Sitting at a table inside Cleveland's clubhouse, Alomar discussed the Indians' blueprint for success in the '90s while filling out Wednesday's lineup card for the contest against the White Sox. On the sheet -- in the second and fourth spots -- were shortstop Asdrubal Cabrera and catcher Carlos Santana.
The Indians have taken steps to ensure that Cabrera and Santana can be in the lineup for years to come. On April 4, Cleveland announced that it had signed the shortstop to a two-year, $16.5 million extension that will keep him in the fold at least through 2014. On Tuesday, the Tribe followed that with the signing of Santana to a five-year pact worth $21 million that runs through 2016.
Cabrera's contract ends with what would have been his first year of free agency. Santana's deal includes a $12 million club option for 2017, which is the first year the catcher could potentially test the free-agent waters.
The two signings -- struck under the watch of second-year general manager Chris Antonetti -- reminded Alomar of the way the Indians operated under Hart. During his run as GM from 1991-2001, Hart locked up a handful of core players, including a few that came during pre-arbitration years.
Players such as Jim Thome, Manny Ramirez, Charles Nagy, Carlos Baerga, Omar Vizquel, Kenny Lofton and Alomar signed multiyear deals early in their careers. With that core group, Cleveland enjoyed a run of six American League Central titles in seven years, reaching the World Series twice.
"A lot of players now like to go to arbitration," Alomar said. "In the past, when we were here, we were more concerned about trying to keep the core players, and everybody seemed like that. We had a good core of players that came up with the organization and they treated us very well. We all wanted to stay together.
"The winning was a huge part of it. When we started winning, I wanted to stay here. I didn't want to start bouncing around, trying to get the top dollar, and then not win."
Indians president Mark Shapiro -- one of Hart's assistants, along with Dan O'Dowd, at the time -- continued the trend after taking over as general manager in 2001 with the signings of Grady Sizemore, Jhonny Peralta, CC Sabathia and Roberto Hernandez (formerly Fausto Carmona).
The Hernandez contract in 2004 was the last time -- prior to Santana's deal -- Cleveland signed such a contract with a pre-arbitration player.
"We all learned and trained under John to some degree," Antonetti said. "Obviously, Mark was here working side by side with John longer than I did, but I had the benefit of working with John, as well. He was the leader of the organization during an exceptional time of our franchise. ...
"I think John and Dan, when they were here, pioneered that practice in doing it for a large number of their young players. A number of teams, not only us, have followed that pattern in building championship teams."
It is a practice that is most popular among small- and mid-market ballclubs.

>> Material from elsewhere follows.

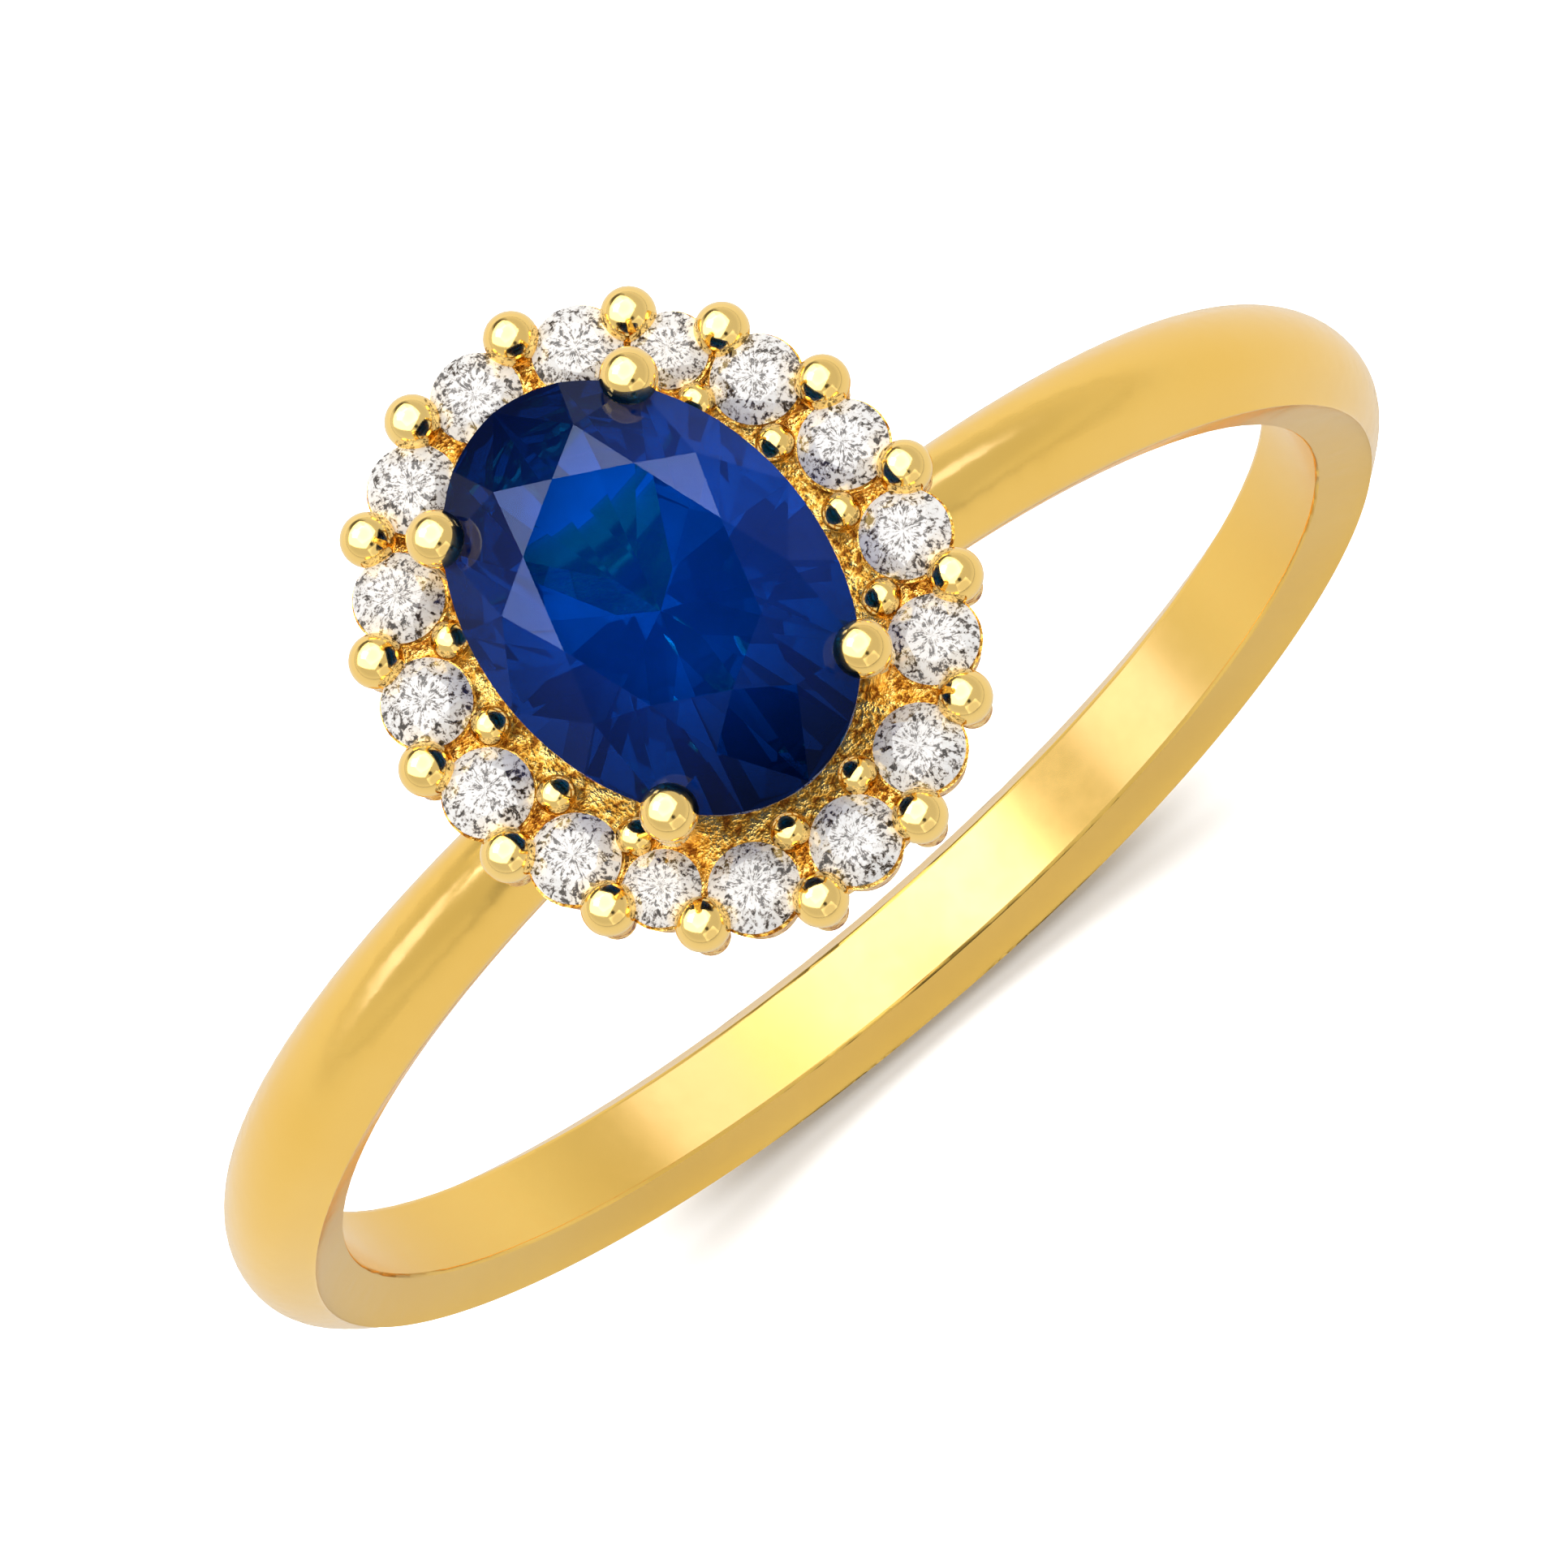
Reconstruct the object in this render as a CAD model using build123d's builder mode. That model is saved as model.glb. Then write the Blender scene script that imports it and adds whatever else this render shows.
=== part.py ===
from build123d import *
import math
import os

# Yellow gold engagement ring: an oval sapphire in four claws, standing above an oval
# halo of sixteen round diamonds, on a plain D-section band.
# Frame: origin at the centre of the finger bore, the finger runs along Y, the head is
# on +Z and the long axis of the head lies along Y. Millimetres.

os.makedirs("parts", exist_ok=True)

# --- band -------------------------------------------------------------------------
bore_radius = 9.05
bore_edge_width = 1.30       # width of the inside face where it meets the finger
bore_edge_round = 0.08
palm_width = 1.84
palm_thickness = 1.48
side_width = 1.84
side_thickness = 1.43
shoulder_width = 1.42
shoulder_thickness = 1.52
crown_width = 1.34           # under the head
crown_thickness = 1.15
widest_height = 0.55         # of the thickness, where the section is widest
flank_lean = 0.30            # sideways per unit of height, where the flank leaves the bore
section_depth = 0.40         # how far the raw sections reach into the bore, before it is cut

# --- head levels, measured from the bore centre -----------------------------------
rail_bottom = 10.00          # where the gallery rail sits on the band
rail_height = 0.80
frame_bottom = 12.46         # underside of the halo frame
frame_top = 12.86
cup_top = 13.14              # rim of the seat around each diamond
diamond_girdle = 13.22
sapphire_girdle = 14.50
claw_ball_height = 14.79

# --- sapphire, oval brilliant -----------------------------------------------------
sapphire_half_x = 2.50
sapphire_half_y = 3.50
sapphire_crown = 0.78
sapphire_pavilion = 2.15
sapphire_girdle_thickness = 0.12

# --- halo -------------------------------------------------------------------------
diamond_count = 16
halo_half_x = 3.47           # oval through the diamond centres
halo_half_y = 4.21
diamond_radius = 0.655
small_diamond_radius = 0.56  # the two stones beside a claw
small_diamonds = (2, 10)
small_pitch_cut = 0.27       # a small stone stands this much closer to its neighbours
diamond_crown_ratio = 0.30   # heights of a diamond's cut, over its radius
diamond_pavilion_ratio = 0.86
diamond_girdle_ratio = 0.05
outer_prong_offset = 0.46    # outside the oval of diamond centres
outer_ball_radius = 0.40
outer_ball_height = 13.26
outer_pin_radius = 0.20
inner_prong_offset = 0.62    # inside the oval of diamond centres
inner_ball_radius = 0.29
inner_ball_height = 13.20
inner_pin_radius = 0.15
prong_collar_ratio = 0.75    # collar under a ball, over the ball's radius
claw_gaps = (1, 6, 9, 14)    # gaps between diamonds where a claw takes the inner prong's place
frame_inner_half_x = 2.10
frame_inner_half_y = 3.05
cup_wall = 0.03              # round the girdle of each diamond
cup_taper = 10               # degrees, the seats narrow towards the underside
plate_margin = 0.38          # the plate reaches this far outside the oval of diamond centres
seat_hole_ratio = 0.50       # hole under each diamond, over the stone's radius
pin_cover = 0.28             # radius of the frame round each outer prong

# --- claws and gallery ------------------------------------------------------------
claw_ball_radius = 0.42
claw_wire_radius = 0.27
claw_head_x = 1.76           # centres of the ball heads
claw_head_y = 2.59
claw_lean = 0.09             # the wire stands this much outside its ball head
claw_bend_drop = 0.10        # the wire turns in over the stone this far below its girdle
rail_half_x = 1.90           # centre line of the gallery rail
rail_half_y = 2.70
rail_wall = 0.70
rail_round = 0.18
strut_radius = 0.30
strut_inset = 0.35           # the strut's top stands this far inside the oval of diamond centres
strut_rise = 0.40            # the strut's foot stands this far above the underside of the rail

up = Vector(0, 0, 1)


def finish(piece, name):
    """Label a finished piece and write its STEP file."""
    piece.part.label = name
    export_step(piece.part, f"parts/{name}.step")
    return piece.part


# --- brilliant cut ----------------------------------------------------------------
def facet_plane(first, second, third):
    """Plane through three points of a gem whose centre line is the Z axis, facing out."""
    normal = (second - first).cross(third - first).normalized()
    centre = (first + second + third) * (1 / 3)
    outward = Vector(centre.X, centre.Y, 0)
    if normal.dot(outward) < 0:
        normal = normal * -1
    return Plane(origin=first, z_dir=normal)


def brilliant(half_x, half_y, crown, pavilion, girdle, table_ratio=0.57, lower_ratio=0.22):
    """57-facet brilliant, stretched to an oval, with its girdle's lower edge at Z = 0."""
    step = math.radians(22.5)
    table_z = girdle + crown
    bezel_slope = crown / (1 - table_ratio)
    star_radius = (table_ratio * math.cos(step) + 1) / 2
    star_z = girdle + bezel_slope * (1 - star_radius * math.cos(step))
    lower_z = -pavilion + pavilion * lower_ratio * math.cos(step)

    def at(radius, turns, height):
        angle = turns * step
        return Vector(half_x * radius * math.sin(angle), half_y * radius * math.cos(angle), height)

    facets = []
    for corner in range(0, 16, 2):
        table_here = at(table_ratio, corner, table_z)
        table_next = at(table_ratio, corner + 2, table_z)
        star = at(star_radius, corner + 1, star_z)
        star_before = at(star_radius, corner - 1, star_z)
        facets.append((at(1, corner, girdle), star, table_here))
        facets.append((table_here, star, table_next))
        facets.append((star, at(1, corner, girdle), at(1, corner + 1, girdle)))
        facets.append((star_before, at(1, corner - 1, girdle), at(1, corner, girdle)))
        lower = at(lower_ratio, corner + 1, lower_z)
        lower_before = at(lower_ratio, corner - 1, lower_z)
        facets.append((lower, at(1, corner, 0), at(1, corner + 1, 0)))
        facets.append((lower_before, at(1, corner - 1, 0), at(1, corner, 0)))
        facets.append((lower, lower_before, at(1, corner, 0)))

    with BuildPart() as gem:
        with BuildSketch(Plane.XY.offset(-pavilion)):
            Ellipse(half_x, half_y)
        extrude(amount=pavilion + table_z)
        for points in facets:
            split(bisect_by=facet_plane(*points), keep=Keep.BOTTOM)
    return gem.part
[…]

Dating back to the beginning of the 2007 offseason, there have been 18 multiyear contracts handed to players with less than two years of Major League service time. Each of the 11 teams to hand out such contracts has a payroll under $100 million for 2012, and nine of the clubs fall in the lower half of baseball's 30 clubs in terms of team salary.
The Rays (four), Rockies (three), Brewers (two) and Royals (two) are the three teams that have done more than one such deal. Besides the Indians, the Padres, Pirates, Blue Jays, A's, Twins and D-backs have also completed similar contracts.
"When you have the cost certainty that you achieve when you enter into these kind of multiyear deals," said Indians chairman and chief executive office Paul Dolan, "it becomes easier to plan and budget around them, because you know what costs are for your core players."
Among players who signed with less than two years of service time, Santana's contract is the largest in terms of guaranteed money since Toronto signed pitcher Ricky Romero to a five-year deal worth $30.1 million in 2010, and the biggest for a position player since Milwaukee gave outfielder Ryan Braun an eight-year, $45 million deal in 2008.
Santana received the largest such contract for a catcher since Atlanta handed Brian McCann a six-year, $26.8 million deal in 2007.
"At the end of the day, you had two parties that wanted to get a deal done," said Andy Mota, one of Santana's representatives. "That's why it got done. Carlos always expressed that he wanted the security so that he can play some baseball and become the best player that he can to help this team win championships."
Alomar remembers feeling the same way when he was a young ballplayer for the Tribe.
"I had a couple of knee injuries early in my career," Alomar said. "I couldn't take the chance to go out there and say, 'Well, let me see what happens this year.' I felt like I was going to do good, but I'd rather just have the peace of mind and secure my family. And later on, if I busted out a great year, I can say, 'OK, now it's time to reward me on the market.'
"But I felt like I was paid well. We had a great team and I wanted to be established as a player that stayed a long time with one organization. I loved it here. I enjoyed the time here."